The game is a puzzle game, and clearly takes many themes directly from Portal – you’re solving puzzle rooms to get through a sci-fi facility while being talked to by a sentient robot, who turns out to be a little sinister – very Portal. The difference here is the far more serious tone that game takes, it’s a lot darker and brings up quite complicated ethical and philosophical issues, that really get you thinking while solving these puzzles. The game gets you thinking by presenting you with a well-balanced argument about AI and how you prove something has intelligence. It even goes into arguments about what intelligence even is and how you can define and measure it.
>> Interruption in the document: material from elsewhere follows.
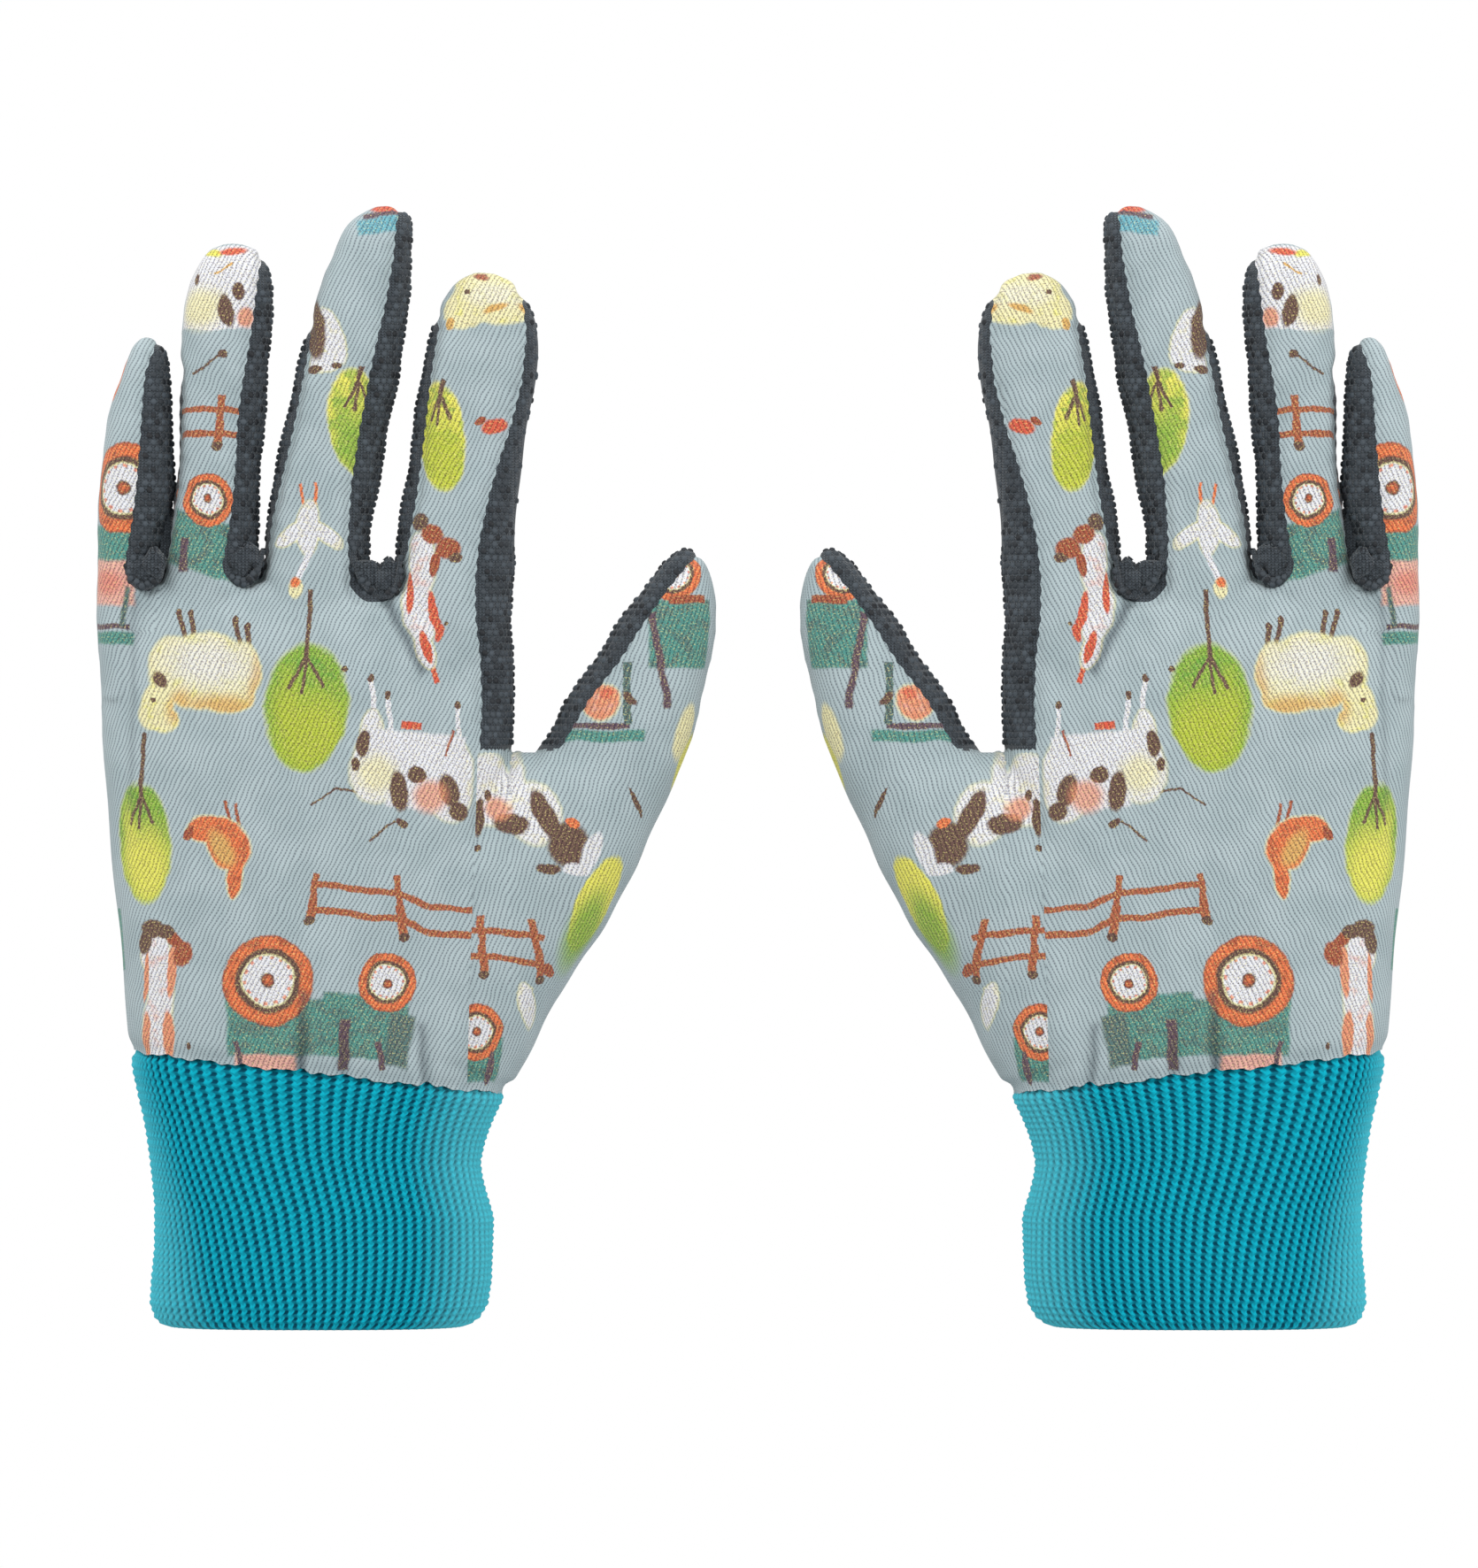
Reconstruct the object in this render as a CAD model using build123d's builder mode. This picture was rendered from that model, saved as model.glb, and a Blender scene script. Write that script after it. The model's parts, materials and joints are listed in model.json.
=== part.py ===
"""A pair of children's gardening gloves, standing filled on the hems of their knit cuffs.

Frame: +Z runs from the hems to the fingertips, the backs of the hands face -Y, the palms face +Y and
the thumbs point at each other across the YZ plane. The origin lies on the ground, midway between the
gloves. The left glove is modelled at negative X, and every piece of it is mirrored for the right one.

Each glove is cut and sewn: a printed back with a separate thumb back, a dotted knit palm with a
separate front for the two middle fingers and for the thumb, and a rib-knit cuff folded double at the
hem. Each finger and the thumb bend at one knuckle, where the cloth parts meet in a notch.
"""

import os
from math import cos, radians, sin, sqrt, tan

from build123d import *

# ---- driving dimensions, in millimetres and degrees ----

wall = 1.2  # one panel of cloth, filled as if worn
thumb_gap = 15.6  # between the two gloves' thumbs

cuff_length = 45.5  # hem to seam, on the glove's centre line
cuff_width = 59.0
cuff_depth = 32.0
cuff_hem_radius = 3.0  # how far the folded hem rounds in
cuff_layer = 1.3  # one layer of rib knit
cuff_fold_gap = 0.3  # between the two layers of the fold
cuff_seam_slope = 6.5  # the seam drops towards the thumb by this angle
cuff_seam_step = 1.6  # the cuff is this much narrower than the hand at their seam
cuff_flare = 14.0  # height over which the cuff widens to meet the hand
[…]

By the end of the game, I had a lot to think about, which lead me to do a bit of reading on my own on the subject, but it also helps that one of my modules in University is all about AI, so I’ve been learning from that. The game is good, and I’d recommend playing it, but I don’t really have much to say on the subject. The ending is very good and left me very conflicted about who’s side I was on, the robot’s or the humans’.

But that’s not what I came here to write about, I want to write about the Turing test, as in the actual Turing test. Most people know about the original idea of the Turing test – a person sits at a computer terminal and has two conversations, one with a computer and one with another human. If the person is unable to reliably tell which is which just based on the conversation they had, the computer has passed the Turing test. For a lot of people, this is not a very convincing test, and most would argue that it is possible to program any computer specifically to pass the Turing test, without needing it to be intelligent at all. The  main argument for this comes from John Searle in a book he wrote called Minds, Brains, and Programs. The argument is called The Chinese Room. It argues that a computer can be programmed to fake the ability to have a conversation with someone using a rulebook telling it how to reply to every possible input to look convincing as a sentient being, when in fact, it’s just faking, this is basically how things like Cleverbot work. Some people have taken this argument to mean that it is completely impossible for a computer to be truly intelligent, as a computer is unable to understand the meaning of the replies it is giving and is simply pretending to be clever (like a lot of us d0).

Think of it this way: a computer knows the definition of house and it knows the definition of home but does it understand the true meaning of either word. To a human, we understand what it truly is to make a house a home™, but does a computer which is basing its understanding on:

House
noun
  1. a building for human habitation, especially one that consists of a ground floor and one or more upper storeys.
    “a house of Cotswold stone”
  2. a building in which people meet for a particular activity.
    “a house of prayer”

And:

Home
  1. the place where one lives permanently, especially as a member of a family or household.
    “the floods forced many people to flee their homes”
  2. an institution for people needing professional care or supervision.
    “an old people’s home”

Both definitions are taken directly from Google, which is probably where an AI would get its knowledge from (No intelligent being would dare touch Bing). I know which house is my home – it’s not the house I live in permanently, it’s the house I grew up in rather than the house I live in when it’s term time at my University.

But, when one looks at the other side of this philosophical coin, one can see the other argument. Taking a quote directly from the Turing test game, this argument can be summarised quite neatly:

If someone copied, exactly, the brain of a duck into a digital form that could be run by a computer, and put it into a perfect robot copy of a duck, would onlookers not say, “that is a duck”. After all, if it quacks like a duck, swims like a duck and does everything a duck would typically do, would you not simply say “That is a duck!”.

I’m not sure I would make any comment about a duck if I saw one, but it does raise an interesting point: if a computer could mimic intelligence perfectly, why does that not mean it is intelligent? In the Chinese room example – sure, the person in the room doesn’t understand Chinese, but the whole system does understand Chinese, or at least appears to. This is the main argument against the Chinese room experiment, and I think that it is a very interesting one.

Humans have been known to think very highly of themselves, so when it comes to the idea that a computer could become intelligent, we tend to get a bit snooty about the attempts to make a computer intelligent, dismissing them as ‘faking’ or ‘cheating’, but I think that before we can understand how a computer can be intelligent, we need to know how a human can be intelligent, and even the simple question of “what even is intelligence? How do we measure it? Where does it come from?”

In my AI lectures, students have been asked “What is you favourite colour?” to which they reply blue, red or some other colour. Is that an intelligent answer? I walk to University every day, is that an intelligent act? Does someone have to be intelligent to walk from A to B? Or do they just do it, especially when they have walked this route before? What is it to be intelligent? What do we do that is classed as intelligent?

Sorry to end this on a list of questions, but I simply don’t have a solid answer to any of this. If you want to know more, there was a really cool program on Channel 4 a couple of days ago (that was definitely not an hour long advert for Humans season 2) which explored some of these questions, it was called How to Build a Human. Watch it, it was very cool. I won’t watch Humans, though. Maybe someone can tell me if it’s worth watching, and then I probably still won’t; I have a vendetta against Channel 4 at the moment.